When writing the book, she feared she “was the only person who was scared about this kind of stuff” but now that has changed, and such discussions have entered the mainstream.
She is happy to see this shift, but not all algorithmic harms are equally apparent, and not all harms receive the attention they deserve.
“There is all sorts of scepticism about facial recognition, and I’m really glad to see it. I’d like to see more of that kind of thing. But it will be hard because facial recognition is obvious. It’s in your face. It’s visceral.”
Most of the algorithmic harms O’Neil exposes are not like this. They are invisible. This is a problem; one which O’Neil thinks is the hardest thing for politicians to grapple with.
“Politicians respond to their constituents moaning and groping about something that is hurting them. That is likely not going to happen as it normally would in this situation because many of the harms are invisible to those who are harmed. The people who didn’t get the job because they didn’t know the job existed, they aren’t going to complain to their representative that they have been harmed. But they have”
This means a significant part of the task ahead must be “making the harm visible”. This is what O’Neil means when she talks about the value of transparency. Transparency will not solve the problem, but it can help us pinpoint the harm.

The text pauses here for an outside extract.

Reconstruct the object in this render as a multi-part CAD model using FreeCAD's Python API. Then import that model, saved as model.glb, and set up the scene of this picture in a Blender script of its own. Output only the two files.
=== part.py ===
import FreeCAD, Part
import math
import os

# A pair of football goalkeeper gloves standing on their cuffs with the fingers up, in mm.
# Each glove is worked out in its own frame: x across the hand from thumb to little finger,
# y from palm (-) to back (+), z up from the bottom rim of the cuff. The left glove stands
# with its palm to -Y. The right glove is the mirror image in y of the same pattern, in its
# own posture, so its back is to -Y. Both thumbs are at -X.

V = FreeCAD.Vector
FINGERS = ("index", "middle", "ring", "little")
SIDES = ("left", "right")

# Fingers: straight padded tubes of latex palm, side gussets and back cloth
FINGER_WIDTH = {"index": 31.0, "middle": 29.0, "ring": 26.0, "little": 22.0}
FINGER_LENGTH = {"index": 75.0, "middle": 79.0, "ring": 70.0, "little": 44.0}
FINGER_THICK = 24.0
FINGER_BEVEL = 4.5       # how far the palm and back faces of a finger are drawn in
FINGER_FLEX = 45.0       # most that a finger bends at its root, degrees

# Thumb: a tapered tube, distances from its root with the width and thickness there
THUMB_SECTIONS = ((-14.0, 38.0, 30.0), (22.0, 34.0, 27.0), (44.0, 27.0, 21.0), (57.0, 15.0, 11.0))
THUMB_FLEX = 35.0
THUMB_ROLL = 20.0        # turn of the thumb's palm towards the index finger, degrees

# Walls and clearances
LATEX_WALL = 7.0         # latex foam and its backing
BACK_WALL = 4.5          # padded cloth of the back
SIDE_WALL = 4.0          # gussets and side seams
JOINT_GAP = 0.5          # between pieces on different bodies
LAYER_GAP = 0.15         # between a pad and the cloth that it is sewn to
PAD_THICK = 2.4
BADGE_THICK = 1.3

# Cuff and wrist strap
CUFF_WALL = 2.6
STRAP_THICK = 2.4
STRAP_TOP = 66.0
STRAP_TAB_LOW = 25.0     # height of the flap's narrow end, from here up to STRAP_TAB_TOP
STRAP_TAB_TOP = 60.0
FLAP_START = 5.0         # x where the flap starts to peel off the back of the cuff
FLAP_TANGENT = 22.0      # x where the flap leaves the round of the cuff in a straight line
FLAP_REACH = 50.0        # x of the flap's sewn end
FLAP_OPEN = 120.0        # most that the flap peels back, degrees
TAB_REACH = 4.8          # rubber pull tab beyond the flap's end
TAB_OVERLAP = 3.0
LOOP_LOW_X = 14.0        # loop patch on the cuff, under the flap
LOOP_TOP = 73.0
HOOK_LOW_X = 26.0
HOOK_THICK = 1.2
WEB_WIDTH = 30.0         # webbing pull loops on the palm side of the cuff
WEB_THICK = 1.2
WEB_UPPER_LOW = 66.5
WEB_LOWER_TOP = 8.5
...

“Transparency is not a panacea. One of the reasons I want transparency is I want people to know they are under the scrutiny of a risk scoring system. I think people should know they are under the scrutiny of a risk scoring system. I think people should know they are being measured by an opaque system”
Key to her work as an algorithmic auditor is asking the question: “for whom does this fail?” Who is disadvantaged by the results of the algorithm? In practice, asking this basic question of algorithmic developers can reveal some disappointing answers.

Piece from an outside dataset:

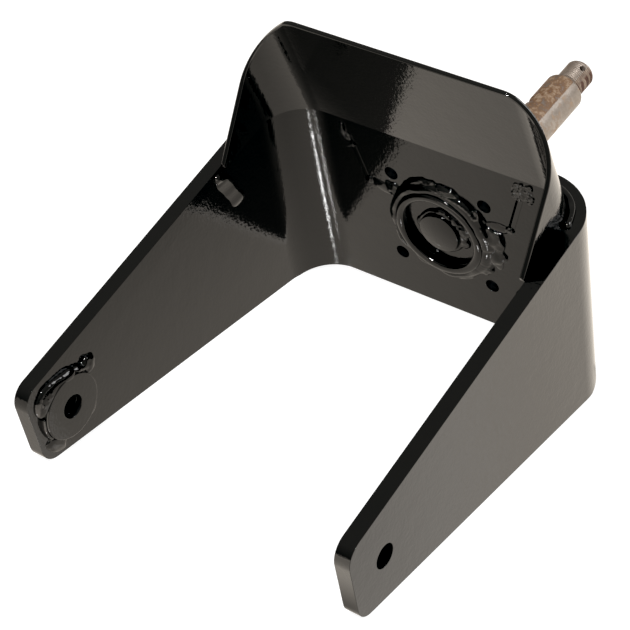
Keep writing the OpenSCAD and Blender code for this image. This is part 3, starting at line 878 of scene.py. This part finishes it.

“If you ask that question, you would be surprised how many of the algorithmic failures we’ve already witnessed are embarrassing. If you just think about the facial recognition software that works for white men but not for black women, you just think: they never asked that question? For whom does this fail? Because if they had asked that they would have seen this problem before claiming it was great. Many of the algorithmic mistakes we now know about would have been resolved before deployment if people had just asked that basic question. I think they just ignore it. They don’t want to deal with it. They don’t think they have to. That’s what I would suggest for policymakers: a requirement to consider, for whom does this fail.”
But what do we do once we have made the harms visible? Once these discriminatory biases are exposed, O’Neil is clear that broad principles of AI ethics are not enough: “They’re too broad. They’re almost useless”.

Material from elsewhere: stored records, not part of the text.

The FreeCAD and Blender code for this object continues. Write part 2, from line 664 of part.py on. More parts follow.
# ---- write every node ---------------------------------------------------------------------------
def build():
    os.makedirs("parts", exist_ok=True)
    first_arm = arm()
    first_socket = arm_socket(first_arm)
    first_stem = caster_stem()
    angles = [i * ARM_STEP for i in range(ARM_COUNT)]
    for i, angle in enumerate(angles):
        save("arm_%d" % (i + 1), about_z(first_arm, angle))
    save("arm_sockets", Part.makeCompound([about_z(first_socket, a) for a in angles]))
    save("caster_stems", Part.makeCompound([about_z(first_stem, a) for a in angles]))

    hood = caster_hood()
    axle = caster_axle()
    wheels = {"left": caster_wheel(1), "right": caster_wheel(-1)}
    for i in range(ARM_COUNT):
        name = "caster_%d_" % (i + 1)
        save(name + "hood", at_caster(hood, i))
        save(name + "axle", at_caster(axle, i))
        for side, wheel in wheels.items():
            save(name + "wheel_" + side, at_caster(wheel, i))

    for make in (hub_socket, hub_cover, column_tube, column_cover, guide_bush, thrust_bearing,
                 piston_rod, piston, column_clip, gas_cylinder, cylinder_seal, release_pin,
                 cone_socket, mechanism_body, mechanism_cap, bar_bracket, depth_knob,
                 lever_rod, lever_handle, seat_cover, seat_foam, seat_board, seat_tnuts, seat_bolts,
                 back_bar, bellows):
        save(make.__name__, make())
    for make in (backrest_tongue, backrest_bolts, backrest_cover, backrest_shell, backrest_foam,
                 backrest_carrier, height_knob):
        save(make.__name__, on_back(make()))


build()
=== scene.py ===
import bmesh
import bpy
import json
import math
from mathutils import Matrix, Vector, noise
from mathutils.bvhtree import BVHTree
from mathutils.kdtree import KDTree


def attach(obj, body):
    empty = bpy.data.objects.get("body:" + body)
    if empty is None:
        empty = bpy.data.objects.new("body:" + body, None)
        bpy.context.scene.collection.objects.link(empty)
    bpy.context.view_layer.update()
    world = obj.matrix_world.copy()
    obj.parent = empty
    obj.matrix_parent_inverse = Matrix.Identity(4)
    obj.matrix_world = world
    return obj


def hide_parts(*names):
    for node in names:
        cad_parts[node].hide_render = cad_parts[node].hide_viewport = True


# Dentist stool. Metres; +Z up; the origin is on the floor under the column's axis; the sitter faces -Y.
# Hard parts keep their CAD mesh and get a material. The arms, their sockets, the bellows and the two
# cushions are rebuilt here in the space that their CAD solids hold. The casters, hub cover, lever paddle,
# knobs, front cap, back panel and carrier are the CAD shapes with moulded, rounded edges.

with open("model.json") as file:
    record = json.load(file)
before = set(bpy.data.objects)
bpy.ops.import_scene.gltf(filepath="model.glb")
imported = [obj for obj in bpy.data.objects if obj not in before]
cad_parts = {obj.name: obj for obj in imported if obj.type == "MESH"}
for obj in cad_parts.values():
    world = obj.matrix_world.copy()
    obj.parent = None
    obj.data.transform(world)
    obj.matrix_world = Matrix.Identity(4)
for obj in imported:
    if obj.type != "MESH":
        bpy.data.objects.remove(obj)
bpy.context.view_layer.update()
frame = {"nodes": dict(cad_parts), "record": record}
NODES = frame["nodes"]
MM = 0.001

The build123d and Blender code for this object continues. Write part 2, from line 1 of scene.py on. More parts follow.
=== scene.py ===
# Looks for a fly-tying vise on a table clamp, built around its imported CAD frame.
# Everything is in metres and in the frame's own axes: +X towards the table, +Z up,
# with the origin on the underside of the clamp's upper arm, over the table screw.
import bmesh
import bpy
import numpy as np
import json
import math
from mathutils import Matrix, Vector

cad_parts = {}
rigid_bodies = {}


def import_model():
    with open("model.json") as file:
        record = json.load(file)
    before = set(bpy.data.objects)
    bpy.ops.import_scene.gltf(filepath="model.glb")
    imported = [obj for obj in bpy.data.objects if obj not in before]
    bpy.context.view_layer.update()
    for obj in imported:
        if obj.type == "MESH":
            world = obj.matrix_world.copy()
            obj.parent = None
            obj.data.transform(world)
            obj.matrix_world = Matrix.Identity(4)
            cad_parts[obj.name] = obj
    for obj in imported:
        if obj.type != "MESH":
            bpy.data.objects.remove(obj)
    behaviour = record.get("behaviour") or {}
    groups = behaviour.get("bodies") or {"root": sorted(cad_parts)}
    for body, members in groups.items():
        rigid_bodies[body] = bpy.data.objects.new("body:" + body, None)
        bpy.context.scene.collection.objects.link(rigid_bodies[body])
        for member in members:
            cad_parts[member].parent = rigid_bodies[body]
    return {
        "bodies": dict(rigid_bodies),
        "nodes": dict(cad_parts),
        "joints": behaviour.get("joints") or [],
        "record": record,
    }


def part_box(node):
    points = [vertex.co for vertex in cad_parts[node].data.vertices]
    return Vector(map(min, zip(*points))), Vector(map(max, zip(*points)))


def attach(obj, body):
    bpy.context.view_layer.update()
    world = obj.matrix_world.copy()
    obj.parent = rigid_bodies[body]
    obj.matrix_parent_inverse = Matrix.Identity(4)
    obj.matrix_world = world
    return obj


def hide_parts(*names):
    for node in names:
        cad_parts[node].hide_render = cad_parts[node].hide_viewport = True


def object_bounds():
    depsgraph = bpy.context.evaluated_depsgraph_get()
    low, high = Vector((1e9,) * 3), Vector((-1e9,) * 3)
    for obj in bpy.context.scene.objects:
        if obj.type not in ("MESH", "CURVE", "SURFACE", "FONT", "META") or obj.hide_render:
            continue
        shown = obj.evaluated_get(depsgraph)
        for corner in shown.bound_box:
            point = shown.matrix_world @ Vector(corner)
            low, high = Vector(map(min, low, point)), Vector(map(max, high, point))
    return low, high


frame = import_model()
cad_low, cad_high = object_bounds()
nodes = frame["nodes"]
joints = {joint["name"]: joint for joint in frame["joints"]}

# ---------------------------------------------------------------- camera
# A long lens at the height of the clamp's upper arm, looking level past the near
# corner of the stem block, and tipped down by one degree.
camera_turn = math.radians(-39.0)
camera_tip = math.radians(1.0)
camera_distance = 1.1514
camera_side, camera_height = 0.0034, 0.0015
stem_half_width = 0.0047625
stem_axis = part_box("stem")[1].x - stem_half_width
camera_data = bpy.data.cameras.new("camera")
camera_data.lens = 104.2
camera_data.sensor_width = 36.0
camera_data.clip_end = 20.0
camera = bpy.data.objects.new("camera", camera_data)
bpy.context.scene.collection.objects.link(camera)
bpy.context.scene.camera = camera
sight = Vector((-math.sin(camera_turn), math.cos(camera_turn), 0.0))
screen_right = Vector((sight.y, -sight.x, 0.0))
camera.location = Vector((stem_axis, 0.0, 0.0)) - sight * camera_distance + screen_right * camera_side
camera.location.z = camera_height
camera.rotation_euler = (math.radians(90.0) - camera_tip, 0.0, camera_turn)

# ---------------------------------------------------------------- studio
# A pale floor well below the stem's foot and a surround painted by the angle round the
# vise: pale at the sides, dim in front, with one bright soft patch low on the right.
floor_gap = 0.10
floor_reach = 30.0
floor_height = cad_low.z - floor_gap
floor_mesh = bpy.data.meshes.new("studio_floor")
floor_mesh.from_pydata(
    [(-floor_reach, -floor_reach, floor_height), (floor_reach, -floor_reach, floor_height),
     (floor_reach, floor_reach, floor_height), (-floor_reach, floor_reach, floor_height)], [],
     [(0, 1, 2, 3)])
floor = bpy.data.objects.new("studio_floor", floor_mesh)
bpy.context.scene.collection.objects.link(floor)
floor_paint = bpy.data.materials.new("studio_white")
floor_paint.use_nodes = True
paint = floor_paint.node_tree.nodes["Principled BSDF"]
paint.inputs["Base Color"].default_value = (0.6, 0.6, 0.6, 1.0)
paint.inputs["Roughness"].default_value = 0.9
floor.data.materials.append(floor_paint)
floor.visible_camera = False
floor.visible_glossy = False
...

To say an algorithm must be fair is not enough. “Fairness doesn’t even make sense as a word. You’ve got to say what it means in a given context. The work isn’t saying that [fairness] is important. The work is figuring out what that means in a given context. It needs to be effectively played out in a bunch of contexts, in high stakes contexts”.
“My feeling about this, strongly, is that auditing algorithms is extremely bespoke right now. It’s very tailored to the context. No general principle can address that really.”
What we are dealing with “is not an abstract question, it is an actual question that we have to answer.”
While the topic has certainly become more mainstream since the publication of “Weapons of Math Destruction” in 2016, there is still a long way to go. And it is in this contemporary context that O’Neil has a final plea.
“For companies who are using these high stakes algorithms, ask for whom does this fail. Show us the dead bodies by the side of the road. Even if they don’t know that they are dead. Show it to us. Because then we can get a handle on how these things work. As long as the harm is invisible, they might as well be working perfectly for all anyone knows, but we know they are not perfect. So, we need to get a handle on the harm.”